Amazon discontinued the ability to create images using their SiteStripe feature and in their infinite wisdom broke all previously created images on 12/31/23. Many blogs used this feature, including this one. Expect my archives to be a hot mess of broken book cover images until I can slowly comb through 20 years of archives to make corrections.

Monday, October 11, 2004

God bless Christopher Columbus. Because he was a man, got lost, and didn't ask directions - I get the day off! One of the few perks to being a librarian is all the holiday time.



Since it's Monday, it's time to talk football. My most excellent pick this week was:



Tampa Bay over New Orleans. In a fit of frustration last week I told my boyfriend that I wasn't calling New Orleans the rest of the season. He said, "You'll get half the games wrong." I said, "Well I'm getting them all wrong now!" And wouldn't you know - me picking the winless, dismal Bucs paid off. Now that's girl luck!

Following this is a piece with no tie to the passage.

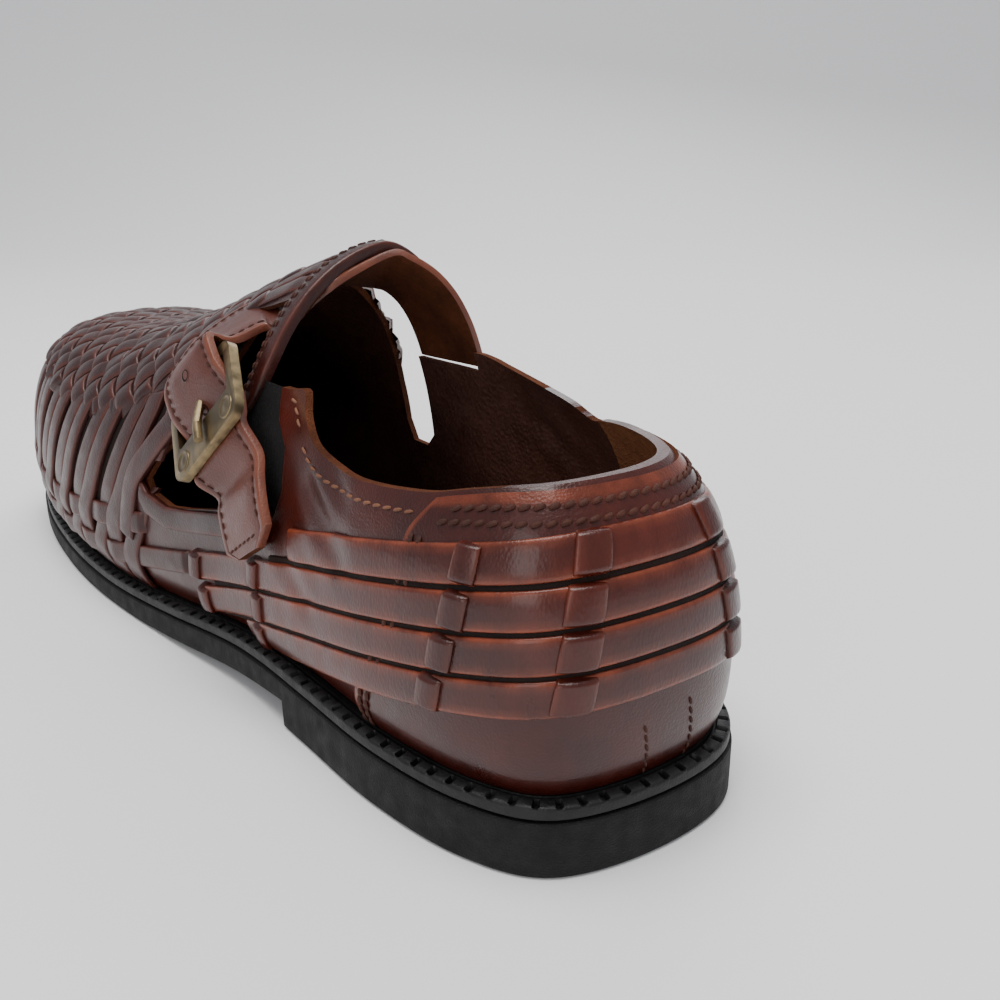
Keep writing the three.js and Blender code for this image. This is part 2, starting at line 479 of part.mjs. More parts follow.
// ---------------------------------------------------------------- buckle frame
function roundedRect(Cls, x0, y0, x1, y1, r) {
  const s = new Cls();
  s.moveTo(x0 + r, y0); s.lineTo(x1 - r, y0); s.absarc(x1 - r, y0 + r, r, -Math.PI / 2, 0, false);
  s.lineTo(x1, y1 - r); s.absarc(x1 - r, y1 - r, r, 0, Math.PI / 2, false);
  s.lineTo(x0 + r, y1); s.absarc(x0 + r, y1 - r, r, Math.PI / 2, Math.PI, false);
  s.lineTo(x0, y0 + r); s.absarc(x0 + r, y0 + r, r, Math.PI, 1.5 * Math.PI, false);
  return s;
}
const frameShape = roundedRect(THREE.Shape, -FRAME_A / 2, -FRAME_B / 2, FRAME_A / 2, FRAME_B / 2, 3.6);
frameShape.holes.push(roundedRect(THREE.Path, -FRAME_A / 2 + BAR, -FRAME_B / 2 + PLATE_BAR, FRAME_A / 2 - BAR, FRAME_B / 2 - BAR, 1.6));
const frameGeo = new THREE.ExtrudeGeometry(frameShape, { depth: FRAME_T, bevelEnabled: false, curveSegments: 5 });
frameGeo.translate(0, 0, -FRAME_T / 2);
const bar = (r, pts, sides = 10) => {
  const c = new THREE.CatmullRomCurve3(pts), sh = new THREE.Shape();
  for (let i = 0; i <= sides; i++) { const a = 2 * Math.PI * i / sides; i ? sh.lineTo(r * Math.cos(a), r * Math.sin(a)) : sh.moveTo(r, 0); }
  return new THREE.ExtrudeGeometry(sh, { extrudePath: c, steps: 10, bevelEnabled: false });
};
const prongPts = [new THREE.Vector3(0, 6.9, 0.2), new THREE.Vector3(0, 3.5, 0.7), new THREE.Vector3(0, -0.5, 1.9), new THREE.Vector3(0, -4, 2.55), new THREE.Vector3(0, -8.6, 2.6)];
const prongGeo = bar(PRONG_R, prongPts), prongRoom = bar(PRONG_R + 0.55, [new THREE.Vector3(0, 9, -0.2), ...prongPts.slice(0, 4), new THREE.Vector3(0, -6, 2.9)]);
for (const g of [frameGeo, prongGeo, prongRoom]) g.applyMatrix4(buckleMatrix);
strapSolid = strapSolid.subtract(solid(prongRoom));

// elastic between the buckle and the front edge of the quarter
const GORE = [
  { z: 52.5, back: 62.2, front: 48 }, { z: 57, back: 64.4, front: 46 }, { z: 62, back: 63.9, front: 43.5 },
  { z: 66.5, back: 62.4, front: 42 }, { z: 70.5, back: 57.8, front: 41 }, { z: 74, back: 56.0, front: 40 }, { z: 78, back: 53.8, front: 40 },
];
const goreGrid = GORE.map(r => [0, 0.2, 0.4, 0.6, 0.8, 1].map(k => surfaceAt(1, lerp(r.back, r.front, k), r.z)));
const goreGeo = patch(goreGrid, -1.9, -0.8);

const mat = (c, r, m = 0) => new THREE.MeshStandardMaterial({ color: c, roughness: r, metalness: m });
const group = new THREE.Group();
// the row's origin is the middle of the footprint, on the floor
const ORIGIN_X = 1.65, ORIGIN_Y = -0.06;
const add = (name, geo, material) => { geo.translate(-ORIGIN_X, -ORIGIN_Y, 0); const m = new THREE.Mesh(geo, material); m.name = name; group.add(m); return m; };
add('outsole', outsoleGeo, mat(0x17171a, 0.8));
add('welt', weltGeo, mat(0x111113, 0.75));
add('insole', insoleGeo, mat(0x3a2218, 0.85));
add('upper', fromSolid(upperSolid), mat(0x6a2718, 0.4));
add('counter_band', counterBandGeo, mat(0x702c1b, 0.42));
add('strap', fromSolid(strapSolid), mat(0x7a3320, 0.42));
add('elastic_gore', goreGeo, mat(0x1b1415, 0.9));
add('buckle_frame', frameGeo, mat(0x8a6f45, 0.35, 1));
add('buckle_prong', prongGeo, mat(0x97794a, 0.35, 1));
export default group;
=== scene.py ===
"""Huarache sandal, left shoe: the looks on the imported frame.

Lengths in the tables are millimetres in the shoe's own frame: toe towards -Y, heel +Y,
outer side +X, z = 0 on the floor. SHIFT moves them to the row's origin.
"""
import math

import bpy
import numpy as np
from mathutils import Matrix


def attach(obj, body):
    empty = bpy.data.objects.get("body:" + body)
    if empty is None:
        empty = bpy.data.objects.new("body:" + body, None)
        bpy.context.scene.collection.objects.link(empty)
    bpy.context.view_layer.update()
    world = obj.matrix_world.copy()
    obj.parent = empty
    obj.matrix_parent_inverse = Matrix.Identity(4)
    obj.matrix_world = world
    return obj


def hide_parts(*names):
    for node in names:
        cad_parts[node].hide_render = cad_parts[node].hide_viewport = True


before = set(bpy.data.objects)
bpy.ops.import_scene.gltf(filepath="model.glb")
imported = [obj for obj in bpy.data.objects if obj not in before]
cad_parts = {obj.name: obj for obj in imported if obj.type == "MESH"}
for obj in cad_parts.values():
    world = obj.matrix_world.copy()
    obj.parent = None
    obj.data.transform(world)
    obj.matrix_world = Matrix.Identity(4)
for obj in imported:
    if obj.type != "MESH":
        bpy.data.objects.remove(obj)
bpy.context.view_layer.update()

SHIFT = np.array([1.65, -0.06, 0.0])

# ------------------------------------------------------------ the last, millimetres
FEATHER_IN, RIM_HEEL, RIM_FORE, TOE_SPRING, SPRING_Y = 4.5, 15.4, 9.5, 7.8, -60.0
BREAST_Y, WAIST_RISE, WAIST_END_Y, WELT_T = 66.0, 6.4, -12.0, 3.4
SOLE_EDGE = [(0, 150.5), (22.9, 145.5), (33.6, 130), (38.6, 105), (39.5, 75), (40.4, 40), (45.2, 5), (49.8, -35),
             (50.0, -70), (46.6, -105), (37.5, -133), (15.5, -148), (-8, -150), (-28, -141), (-41, -118), (-46.5, -85),
             (-46, -50), (-38.5, -10), (-32.5, 30), (-34, 70), (-37, 105), (-34, 131), (-21.5, 146.5)]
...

In reading news, there was a discussion on one of my romance reading listservs about themes/plot devices we hate. I naturally had a list - but one was strongly reinforced this past weekend when I finished Wild In The Moonlight by Jennifer Greene (Silhouette Desire 1588). It's an excellent story by the way, and a quick read - but darn if I don't get annoyed with the old, "I was hopelessly infertile, my asshole husband dumped me for a baby making bimbo, but you're super sperm have now come along and voila!" plot device.



This just annoys me. I know that infertility is a mysterious and heartbreaking problem for many couples. I'm not inhumane. But this tendency towards miraculous conception in many romance novels (Greene is hardly the first or the last to use this plot device) is just insulting in my ever so humble opinion. It's like the heroine isn't "complete" unless she's squirting out baby after baby. It also suggests that only a "real man" (ie. our hero) is capable of getting a woman knocked up.



But hell, I'm probably reading way too much into it - as usual. If said plot device doesn't annoy you - I do strongly recommend Wild In The Moonlight. Greene has written many books, and I've enjoyed her work in the past. She just pushed one of my hot buttons with this one.